Can the Insect Path Integration Memory be a Bump Attractor?
Posted on: 11 May 2022 , updated on: 20 June 2022
Preprint posted on 7 April 2022
How can insects remember how far they’ve travelled if there are no landmarks? Investigating the “bump attractor” hypothesis.
Selected by T. W. SchwanitzCategories: animal behavior and cognition, biophysics, neuroscience
Background: A “bump attractor” is effectively the neuronal equivalent of that little line in videogames that tracks how far you go, a stamina bar—connected neurons are lined up together topologically with both inhibitory and excitatory synapses. Excitatory synapses link nearby neurons along the line, while inhibitory synapses link neurons that are further away. Any given neuron along the line excites its immediate neighbors and inhibits those further down the line in both directions, thus creating a “bump” of activity. This type of network therefore has a placeholder function: neuronal excitation remains centered on one spot, which could then be moved by external neuronal stimulation that overrides the balancing act along the line (see Fig. 1B in the preprint).
Bump attractor models are a common explanation for the food-seeking behavior of Cataglyphis fortis, a Saharan ant that forages far from its nest in a desert that is (presumably) devoid of landmarks it can use for orienting itself. Ants of this species travel hundreds of meters away from the nest in a non-linear search, yet they manage to head back home in a straight line.
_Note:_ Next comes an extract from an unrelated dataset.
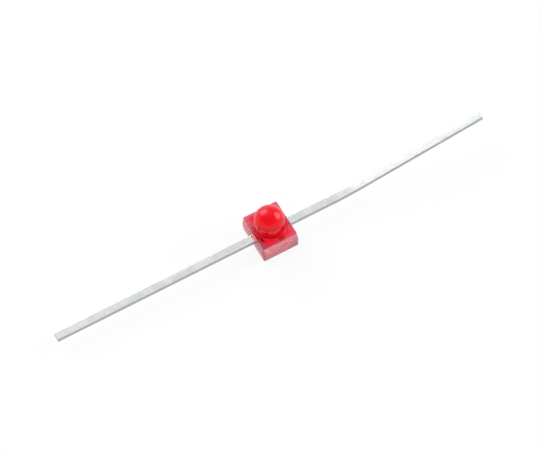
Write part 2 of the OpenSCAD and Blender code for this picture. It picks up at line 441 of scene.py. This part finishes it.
# %% [markdown]
# ## Chip, paste and gold
# Behind the lens lie three finishes that a close look finds: the sawn semiconductor with its
# gold contact, the paste full of silver flakes that holds it, and the drawn gold wire.

# %% Chip, paste and gold


def sawn_chip():
    finish = Finish("sawn_chip")
    saw = finish.noise(60, detail=2, stretch=(1, 1, 0.1))
    tone = finish.blend(saw, (0.78, 0.56, 0.46), (0.90, 0.70, 0.58))
    return finish.surface(
        {
            "Base Color": tone,
            "Metallic": 0.4,
            "Roughness": 0.3 + saw * 0.3,
            "Normal": finish.bump(saw, 0.002),
        }
    )


def silver_paste():
    finish = Finish("silver_paste")
    cells = {"Vector": finish.place(), "Scale": 90}
    flakes = finish.node("ShaderNodeTexVoronoi", {}, cells)["Distance"]
    tone = finish.blend(flakes, (0.78, 0.78, 0.79), (0.45, 0.45, 0.47))
    return finish.surface(
        {
            "Base Color": tone,
            "Metallic": 0.8,
            "Roughness": 0.42 + flakes * 0.3,
            "Normal": finish.bump(flakes, 0.003),
        }
    )


def drawn_gold():
    finish = Finish("drawn_gold")
    draw = finish.noise(120, detail=2)
    tone = finish.blend(draw, (0.98, 0.72, 0.30), (0.90, 0.62, 0.24))
    return finish.surface(
        {"Base Color": tone, "Metallic": 1.0, "Roughness": 0.16 + draw * 0.12}
    )


CHIP = sawn_chip()
PASTE = silver_paste()
GOLD = drawn_gold()
print("made", CHIP.name, PASTE.name, GOLD.name)

# %% [markdown]
# ## Finishing a piece
# Every piece ends in the same way. Doubles are merged and the faces turned outwards, the mesh
# is scaled to metres, and at each corner the larger face counts for more in the shading, so
# that the flat faces stay flat beside their rounded edges. This matters most on a clear
# block, where a bent normal bends all that is behind it. It is worked out here, because the
# modifier that does it gives up on faces as small as these.

# %% Finishing a piece
MERGED_WITHIN = 1e-5


def smooth_fan(loop):
    """The faces that share a corner's shading: those met round its point before a sharp edge."""
    fan = {loop.face}
    for edge in (loop.edge, loop.link_loop_prev.edge):
        face = loop.face
        while edge.smooth and len(edge.link_faces) == 2:
            face = next(f for f in edge.link_faces if f is not face)
            if face in fan:
                break
            fan.add(face)
            edge = next(e for e in face.edges if e is not edge and loop.vert in e.verts)
    return fan


def put(shape, name, finishes, replaced, crease=35):
    """Turns a bmesh in millimetres into a finished piece that stands for CAD nodes."""
    bmesh.ops.remove_doubles(shape, verts=shape.verts, dist=MERGED_WITHIN)
    bmesh.ops.recalc_face_normals(shape, faces=shape.faces)
    for face in shape.faces:
        face.smooth = True
    for edge in shape.edges:
        if edge.is_manifold and edge.calc_face_angle() > math.radians(crease):
            edge.smooth = False
    open_edges = sum(not edge.is_manifold for edge in shape.edges)
    weights = {face: face.normal * face.calc_area() for face in shape.faces}
    shading = [
        sum((weights[f] for f in smooth_fan(loop)), Vector()).normalized()
        for face in shape.faces
        for loop in face.loops
    ]
    bmesh.ops.scale(shape, vec=(MM, MM, MM), verts=shape.verts)
    mesh = bpy.data.meshes.new(name)
    shape.to_mesh(mesh)
    shape.free()
    mesh.normals_split_custom_set(shading)
    for finish in finishes:
        mesh.materials.append(finish)
    piece = bpy.data.objects.new(name, mesh)
    bpy.context.scene.collection.objects.link(piece)
    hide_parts(*replaced)
    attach(piece, "root")
    print(name, "faces", len(mesh.polygons), "open edges", open_edges)


# %% [markdown]
# ## The epoxy moulding
# The base and the lens are one shot of epoxy. The two mould halves meet at the underside of
# the straps, and from that parting line both walls lean in. Each wall is an inset of the
# parting outline that also rises, so the upright corners get tighter as a tapered cutter
# makes them. The lens is a profile spun about the axis, and the shoulder is filled between
# the two outlines, so the whole moulding is one closed skin. It is solid through, although the
# lead frame, the chip and the wire lie inside it. The CAD moulding has room cut for them.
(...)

To do so, it is argued that they use some kind of path integration, or “dead-reckoning,” where the ants always keep in mind an invisible line that leads to their nest. Creating such a mental tether requires the ants to maintain a log of both the distances and directions they travel. That is where the bump attractor comes in—it is a theoretical neural network model that could explain how the ants actually track distance travelled. Intriguingly, there are even candidate structures for such a network in the central complex of the ant brain.
In this preprint, Pisokas and Hennig investigate the plausibility of the bump attractor model as an explanation for insect navigation. Despite using their own models coupled with data from two separate studies, they find little support for this neat hypothesis, demonstrating the need for a new hypothesis to explain the neuronal basis for path integration in insects.
Key findings:
- If ants were using a bump attractor neural network, stochastic drift would lead to the neuronal activity bump shifting at a constant rate. Ants were experimentally prevented from returning to their nest for different time periods in two separate empirical studies, and the authors’ analyses show that indeed their homing distance accuracy does deteriorate at a constant rate. This finding is consistent with the bump-attractor hypothesis.
- However, the required number of neurons needed for such a network far exceed what is reasonable for an ant. The authors devise models that try to fit the empirically observed rate of drift to an approximate number of neurons, and the resulting quantities of neurons are simply too high to be biologically reasonable, e.g., 47,000 neurons (for context Drosophila melanogaster has around 200,000 neurons in its entire brain).
- Smaller and more plausible networks (on the order of hundreds of neurons) might be possible if the neurons can sustain their action potentials for longer periods of time; however, the possibility of this has only been demonstrated in mammalian neurons in vitro. It is not clear if this is a biologically relevant possibility for ants in vivo.
- The observed decay rate of homing distance accuracy in ants is biased toward shorter distances, and this bias becomes more pronounced over time. The bump attractor neural network predicts that they should be equally likely to incorrectly make longer trips as they would incorrectly make shorter trips. Trying to correct for this by systematically biasing the neural network toward shorter trips creates a constant distance decay rate, but this does not match with the accelerating decay rate in ants.
- In short, modeled ant behavior based on the bump attractor hypothesis is different from observed ant behavior.
Questions for the authors:
- Your estimate of the required number of neuronal circuits depends upon “reasonable” assumptions about the underlying biology and wiring of an ant’s brain. How big a range of possibilities deviates from the reasonable assumptions you make? Are there any conceivable (albeit perhaps unlikely) sets of assumptions that would lead to a much smaller set of necessary neurons other than the longer action potentials that you discuss?
- Could you speculate on a conceivable alternative model to the bump attractor?
- Is it possible that the desert ants are using landmarks that we simply do not notice because they are small or otherwise difficult for us to detect? Could some combination of landmarks plus a simple bump attractor-based path integration be feasible?
- How can a constant decrease in homing distance accuracy create an accelerating decrease in homing distance?
Why I think the work is important:
Models can help guide empirical studies, yet implausible models could potentially lead to empirical studies that produce less useful data than if it had been gathered with a more likely model in mind. By examining the flaws in an attractive but ultimately unlikely model, the authors save empiricists time and give theoreticians additional impetus to develop a better hypothesis. Falsification of existing hypotheses clears the ground for better ideas.
The problem of how ants (and insects more broadly) can actually handle path integration on a neuronal level is an interesting one, and, since their central nervous systems are smaller, it may be a more tractable problem than similar ones in the larger nervous systems of vertebrates. Furthermore, lessons learned in invertebrates could provide transferrable insights into how neural networks manage to make such calculations.